Thanks for posting this summary and update.

I’ve been interested in quantitive measures of Starlink latency, jitter, loss, duplication, and re-sequencing (along with the burst characteristics of these).

My purpose is to have numbers that I can dial into the network emulation gear that my company (InterWorking Labs - iwl.com) builds so that people and vendors can conveniently evaluate how well their gear will work over StarLink (and make any needed adjustments to their code before their own customers are affected.)

I am, of course, interested in the routine behavior of Starlink.

But I am also interested, perhaps more interested, in the corner case conditions that will occur randomly or infrequently on Starlink.  These include things such as rain over a ground station, solar blanking due to reflection of the sun off the earth, or a transmitting satellite transiting the sun (or moon) from the point of view of a receiver.  I sure that there are other things that can happen - such as bursts of solar radiation, hardware failures on the satellites, cooling and power issues, etc.  (Not to mention complaints from astronomers who will be seeing a lot of satellite streaks on photographs.)

I am fond of the aphorism “In theory, theory and practice are the same, in practice they are not.”

I have concern that Starlink, particularly when the inter-satellite links are in use, will exhibit the kinds of bumps that we see in terrestrial switched/routed networks.

Starlink seems to have some built-in opportunities for congestion such as the asymmetry of up/down link radios.  And those will be subject to the uncertainties of the atmosphere, most particularly heavy rain over the ground stations.  (We see this today on systems such as DirecTv when a thunderstorm crosses over an uplink station.)

When this kind of thing happens will Starlink reroute the traffic via a ground path to another uplink, thus increasing the possibility of congestion there?

With regard to the direct inter-satellite links, things are much more predictable - one can calculate when, from the perspective of each satellite, the other satellites will be transiting across the face of the sun (or moon, or begin to be eclipsed by the earth).  And blanking reflections from the earth can also be calculated in advance.  In other words, direct inter-satellite routing issues often can be calculated in advance so that we won’t suffer from the convergence periods that happen with more dynamic routing algorithms that are anticipating unpredicted path failures.

Nevertheless, how is Starlink going to manage the queues when the input exceeds the capacity of the outgoing paths?

Internet traffic is almost always bursty - in fact one of the reasons why the Internet’s packet switching model has prevailed over the old telco circuit switched model is that packet switching is essentially a statistical multiplexor that works satisfactorily most of the time.

Right now Starlink is in its infancy, the presented traffic is sill probably rather light and we aren’t really stressing the system.  I am curious how Starlink will evolve to simultaneously handle unpredictable problems (thunderstorms over ground stations, satellite failures) and predicable ones (solar blanking) without ending up with packet queue growth in satellites and thus possibly engendering problems such as bufferbloat or long latency coupled with high jitter?

I eagerly await real measurements, real data.

I’d like measures of latency and jitter over a spectrum of packet sizes and inter-packet intervals.  I’d like to know the stability of the latency and the frequency and shape of bursts of jitter.

I’d like to see measures of route changes especially those that could cause saturation of a satellite’s queue space or output capacity.

I’d like to see characterizations of the impact of rain at a ground station and of various forms of solar (and lunar) blanking.

Starlink looks promising.

However, we already know that many of our network protocol stacks, when faced with imperfect network conditions, are not always well written or adequately tested.  Starlink probably won’t add new forms of network imperfection, but it will possibly deliver a new mix that could affect some Internet code stacks in undesirable ways.

Karl,

Thanks for the detailed, thoughtful comment.
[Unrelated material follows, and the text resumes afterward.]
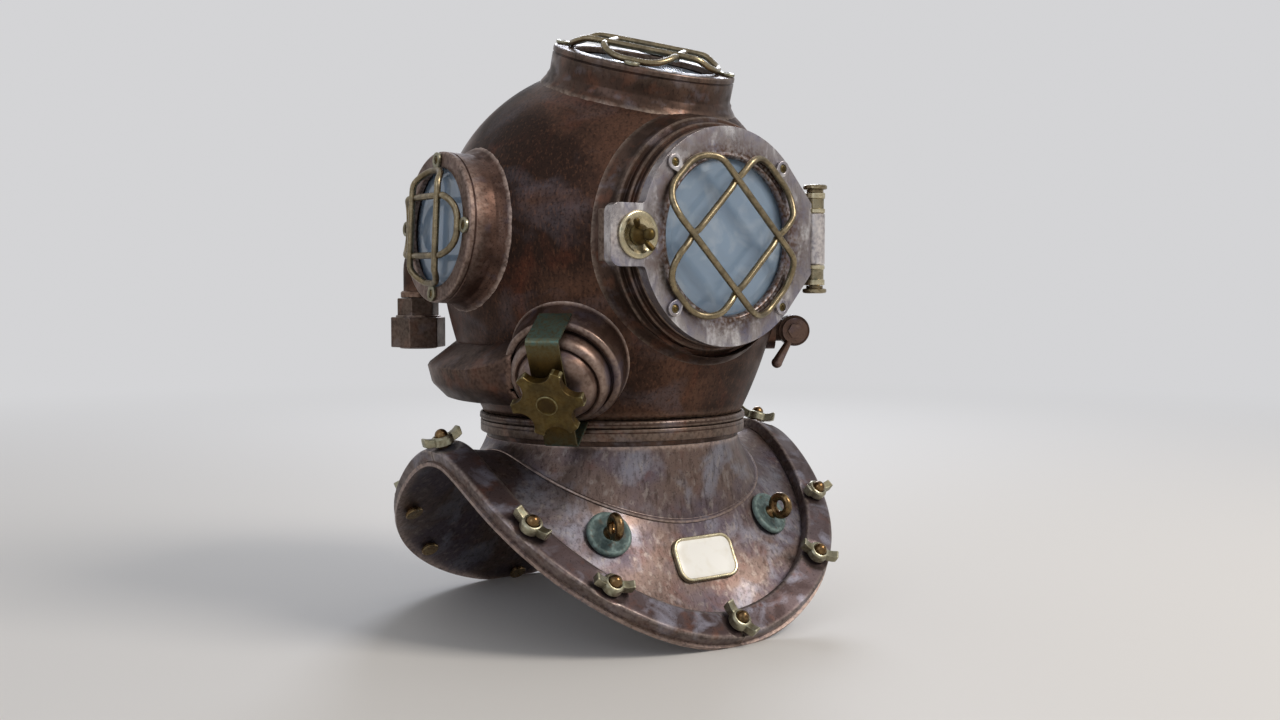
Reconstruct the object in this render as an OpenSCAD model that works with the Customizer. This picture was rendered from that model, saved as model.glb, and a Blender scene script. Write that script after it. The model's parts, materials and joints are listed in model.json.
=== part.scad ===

You raise about a dozen questions that I have not thought of and are not considered by a simple simulation like the one I described. I wonder to what extent SpaceX has considered or modeled the natural and stochastic contingencies you mention.

To some extent, they will be able to mitigate your concerns by launching more and more satellites and building more ground stations. One group also simulated the possibility of using idle end-user terminals as ground stations (https://www.circleid.com/posts/20191230_starlink_simulation_low_latency_without_intersatellite_laser_links/). Improved technology will also help.

I can’t help thinking that SpaceX (or any of the others) should hire you as a consultant even if they don’t have data for your simulator—have you approached them?

Larry

I just saw this excerpt from an interview of Dave Taht and thought of your comment.
https://youtu.be/AjZXx4N1tmY?t=2727